Chapter 7 -Persusasion Flashcards
What is the elaboration likelihood model?
A model of persuasion with two routes:
Central route:
people thinking carefully about the persuasive message they are sending. (A car company emphasizing car safety)
Peripheral route:
People cite superficial cues as a source of persuasion. (Like hotness, source of message)
What is the role of motivation and ability?
Help determine if we use central route of peripheral route. You need both motivation and ability to use central.
What are source characteristics?
Characteristics of a person who delivers a persuasive message: like attractiveness, credibility and, certainty
Why does attractiveness influence people?
Celebrities often appear in commercials and other organizations, hot people tend to persuade those who:
-don’t care about the message
-don’t have much knowledge in the domain
Why does credibility influence people?
If the person advertising seems trustworthy then people send to trust them.
Advertisers often exploit this.
Ex. Toothpaste ads when dentists recommend
What is the sleeper effect?
When a persuasive message from an unreliable source initially has little influence, but later causes attitudes to shift.
Ex. Unreliable covers something reliable covers something
And people circle back and support it years after
Why are people influenced by certainty?
People don’t feel persuaded by sentences with a lot of waffling
What are message characteristics in persuasion?
Content of a persuasive message, quality of evidence and explicitness of its conclusions.
What is message quality in persuasion?
-Straightforward, clear, logical
-Has explicit conclusions
-if the speaker argues against self benefit (arguing against cigarettes even if it would reduce his chance at inheritance)

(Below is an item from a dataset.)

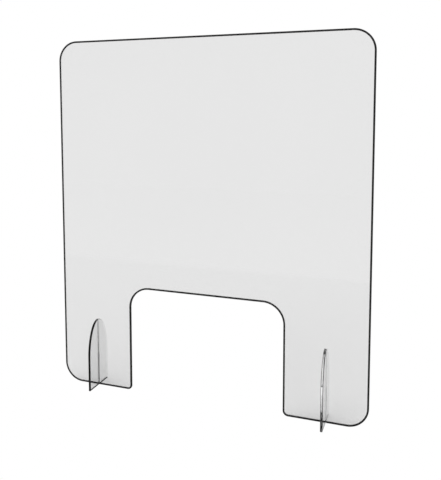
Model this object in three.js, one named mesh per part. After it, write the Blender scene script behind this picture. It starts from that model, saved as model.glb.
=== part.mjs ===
// Free-standing sneeze guard for a serving counter: one clear acrylic panel with a
// pass-through cut out of its bottom edge, standing on two slot-in feet.
// Millimetres, +Z up. X runs along the panel and Y through it, with the customer's side
// at -Y. The origin is on the counter, at the middle of the panel's width and thickness.
import * as THREE from "three";

// The sheet that all three pieces are cut from.
const SHEET = 6;
const ARRIS = 0.5; // polished chamfer along every cut edge

// The panel.
const PANEL_WIDTH = 800;
const PANEL_HEIGHT = 900;
const CORNER_RADIUS = 50;
const PASS_WIDTH = 400; // the pass-through, open at the counter
const PASS_HEIGHT = 270;
const PASS_RADIUS = 50;
const LEG_TOE_RADIUS = 13; // corner of a leg beside the pass-through

// The feet, one under the middle of each leg.
const FOOT_DEPTH = 90;
const FOOT_HEIGHT = 178;
const FOOT_SIDE = 85; // straight side below the arched top
const FOOT_OFFSET = (PANEL_WIDTH + PASS_WIDTH) / 4;

// The half-lap joint: the panel is slotted from its bottom edge, a foot from its top.
const SLOT_RADIUS = SHEET / 2 + 0.3;
const PANEL_SLOT_END = 86; // centre of the round end of the panel's slot
const FOOT_SLOT_END = 88; // centre of the round end of a foot's slot

const ARC_STEPS = 8; // half the number of chords in an arc
const QUARTER = Math.PI / 2;

// A slot cut upwards from the bottom edge at x, for an outline that runs left to right.
function cutPanelSlot(outline, x) {
  outline.lineTo(x - SLOT_RADIUS, 0);
  outline.absarc(x, PANEL_SLOT_END, SLOT_RADIUS, 2 * QUARTER, 0, true);
  outline.lineTo(x + SLOT_RADIUS, 0);
}

// The panel's outline, anticlockwise from the bottom edge of its left leg.
function panelOutline() {
  const side = PANEL_WIDTH / 2 - CORNER_RADIUS;
  const shoulder = PANEL_HEIGHT - CORNER_RADIUS;
  const toe = PASS_WIDTH / 2 + LEG_TOE_RADIUS;
  const passSide = PASS_WIDTH / 2 - PASS_RADIUS;
  const passShoulder = PASS_HEIGHT - PASS_RADIUS;
  const outline = new THREE.Shape();
  outline.moveTo(-side, 0);
  cutPanelSlot(outline, -FOOT_OFFSET);
  outline.absarc(-toe, LEG_TOE_RADIUS, LEG_TOE_RADIUS, -QUARTER, 0, false);
  outline.absarc(-passSide, passShoulder, PASS_RADIUS, 2 * QUARTER, QUARTER, true);
  outline.absarc(passSide, passShoulder, PASS_RADIUS, QUARTER, 0, true);
  outline.absarc(toe, LEG_TOE_RADIUS, LEG_TOE_RADIUS, 2 * QUARTER, 3 * QUARTER, false);
  cutPanelSlot(outline, FOOT_OFFSET);
  outline.absarc(side, CORNER_RADIUS, CORNER_RADIUS, -QUARTER, 0, false);
  outline.absarc(side, shoulder, CORNER_RADIUS, 0, QUARTER, false);
  outline.absarc(-side, shoulder, CORNER_RADIUS, QUARTER, 2 * QUARTER, false);
  outline.absarc(-side, CORNER_RADIUS, CORNER_RADIUS, 2 * QUARTER, 3 * QUARTER, false);
  return outline;
}

// Where the arched top of a foot meets one wall of its slot, as an angle on the ellipse.
function slotMouthAngle() {
  return Math.acos(SLOT_RADIUS / (FOOT_DEPTH / 2));
}

// A foot's outline, anticlockwise from the bottom: straight sides, a half ellipse on top,
// and the slot down the middle.
function footOutline() {
  const half = FOOT_DEPTH / 2;
  const rise = FOOT_HEIGHT - FOOT_SIDE;
  const mouth = slotMouthAngle();
  const outline = new THREE.Shape();
  outline.moveTo(-half, 0);
  outline.lineTo(half, 0);
  outline.absellipse(0, FOOT_SIDE, half, rise, 0, mouth, false);
  outline.absarc(0, FOOT_SLOT_END, SLOT_RADIUS, 0, -2 * QUARTER, true);
  outline.absellipse(0, FOOT_SIDE, half, rise, 2 * QUARTER - mouth, 2 * QUARTER, false);
  return outline;
}

// A sheet of the outline's shape, centred on its own plane, with chamfered edges.
function cutSheet(outline) {
  const geometry = new THREE.ExtrudeGeometry(outline, {
    depth: SHEET - 2 * ARRIS,
    steps: 1,
    curveSegments: ARC_STEPS,
    bevelEnabled: true,
    bevelSegments: 1,
    bevelThickness: ARRIS,
    bevelSize: ARRIS,
    bevelOffset: -ARRIS,
  });
  return geometry.translate(0, 0, ARRIS - SHEET / 2);
}

function clearAcrylic(color) {
  return new THREE.MeshStandardMaterial({
    color,
    roughness: 0.08,
    metalness: 0,
    transparent: true,
    opacity: 0.4,
  });
}

// A sheet of the outline's shape, stood up on its bottom edge.
function uprightPiece(name, outline, color) {
  const piece = new THREE.Mesh(cutSheet(outline), clearAcrylic(color));
  piece.name = name;
  piece.rotation.x = QUARTER;
  return piece;
}

// A foot stands across the panel, astride the middle of one leg.
function foot(name, x) {
  const turned = new THREE.Group();
  turned.position.x = x;
  turned.rotation.z = QUARTER;
  turned.add(uprightPiece(name, footOutline(), 0xaeb0b1));
  return turned;
}

const sneezeGuard = new THREE.Group();
sneezeGuard.add(
  uprightPiece("shield_panel", panelOutline(), 0xb4b6b7),
  foot("left_foot", -FOOT_OFFSET),
  foot("right_foot", FOOT_OFFSET),
);

export default sneezeGuard;
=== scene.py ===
"""Free-standing sneeze guard in clear acrylic: one panel with a pass-through, on two slot-in feet.

Metres, +Z up. X runs along the panel and Y through it, with the customer's side at -Y.
"""

import math
from collections import namedtuple

import bpy
from mathutils import Matrix, Vector


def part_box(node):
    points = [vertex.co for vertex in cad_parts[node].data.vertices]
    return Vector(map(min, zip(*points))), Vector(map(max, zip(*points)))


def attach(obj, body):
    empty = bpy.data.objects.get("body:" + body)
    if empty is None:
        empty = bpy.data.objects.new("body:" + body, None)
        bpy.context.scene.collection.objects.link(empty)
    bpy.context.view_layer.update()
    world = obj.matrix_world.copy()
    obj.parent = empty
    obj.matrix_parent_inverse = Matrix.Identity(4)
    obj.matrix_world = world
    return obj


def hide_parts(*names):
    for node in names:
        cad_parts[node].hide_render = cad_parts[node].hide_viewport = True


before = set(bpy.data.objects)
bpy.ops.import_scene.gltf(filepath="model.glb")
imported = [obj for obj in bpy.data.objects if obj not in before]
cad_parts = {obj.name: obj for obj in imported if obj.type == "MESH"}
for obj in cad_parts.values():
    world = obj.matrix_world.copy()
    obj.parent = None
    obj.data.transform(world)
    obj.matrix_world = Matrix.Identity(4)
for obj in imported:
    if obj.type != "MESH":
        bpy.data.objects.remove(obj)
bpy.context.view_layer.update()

# ---------------------------------------------------------------- sizes of the pieces

panel_low, panel_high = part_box("shield_panel")
foot_low, foot_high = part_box("left_foot")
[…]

What is the identifiable victim effect? (Vividness)
People tend to be more moved by the struggle of one (vividly seeing them struggle) vs a more abstract number of people struggling.
How should information be presented?
Colourful, interesting, and memorable.
How do people use fear to convince?
Use fear and concrete steps people can take to address the source of fear.
How is culture used for persuasion?
Important to fit the values and norms of the place you are persuading people in.
Ex. Watching if they’re in independent vs interdependent
What are audience characteristics?
Audience characteristics are characteristics of those who receive a persuasive message. Like need for cognition (students), their mood or age.
What is need for cognition?
People who read scientific American and do crosswords.
These people are more convinced by high quality arguments
What is a mood as a characteristic?
When in the right mood people are more perceptive to persuasion
Ex. Hitler got people outraged
And they were more likely to follow him to satisfy that outrage
How does age influence persuasion?
Younger people are more likely to be persuaded.
How does knowing your audience help persuasion?
People who know a bit about a topic (global warming) will use a central route.
For those who know less might use the peripheral route (might choose attractive people here as opposed to solid reasoning)
What is the power of the media?
Researchers rely on surveys
When people are watching a show at the same time as others, they will feel more connected to the community and can process it more deeply.
What is agenda control?
Efforts by the media to emphasize certain events and topics, thereby shaping what events and topics the people think are important.
(Bias/propaganda)
What is the hostile media phenomenon?
We all tend to assume the media is biased against our preferred causes
Does fake news/misinformation travel faster?
Fake news does seem to spread faster then real news.
They tend to target more emotional reactions
This can make people make misguided choices
What is selective attention? (Resistance to persuasion)
Tune into information that reinforces our attitudes.
Online “echo chamber”
What is selective evaluation? (Resistance to persuasion)
People who are personally motivated will be more skeptical of information that challenges cherished beliefs.
What is selectively frame? (Resistance to persuasion)
Shining a positive light on things we support and negative light on things we oppose.
How do previous commitments and resistance halt persuasion?
Many persuasive messages fail because they can’t overcome the audiences previous commitments.
What is the thought polarization hypothesis?
More extended thought about an issue causes a more extreme entrenched attitude.
How does prior knowledge help resist persuasion?
Prior knowledge makes you more resistant to persuasive messages.
When arguments turn into moral mandates, what happens? (What is moralization of attitudes)
Less likely to compromise
More motivated to act on them
People will believe their opinions are objectively true
Distance themselves from those with different beliefs
So if you frame a position in terms of moral position it will be more persuasive.
What is attitude inoculation?
Small attacks on peoples beliefs that engage their pre-existing attitudes, prior commitments, and background knowledge: enabling them to counteract a larger attack to resist persuasion.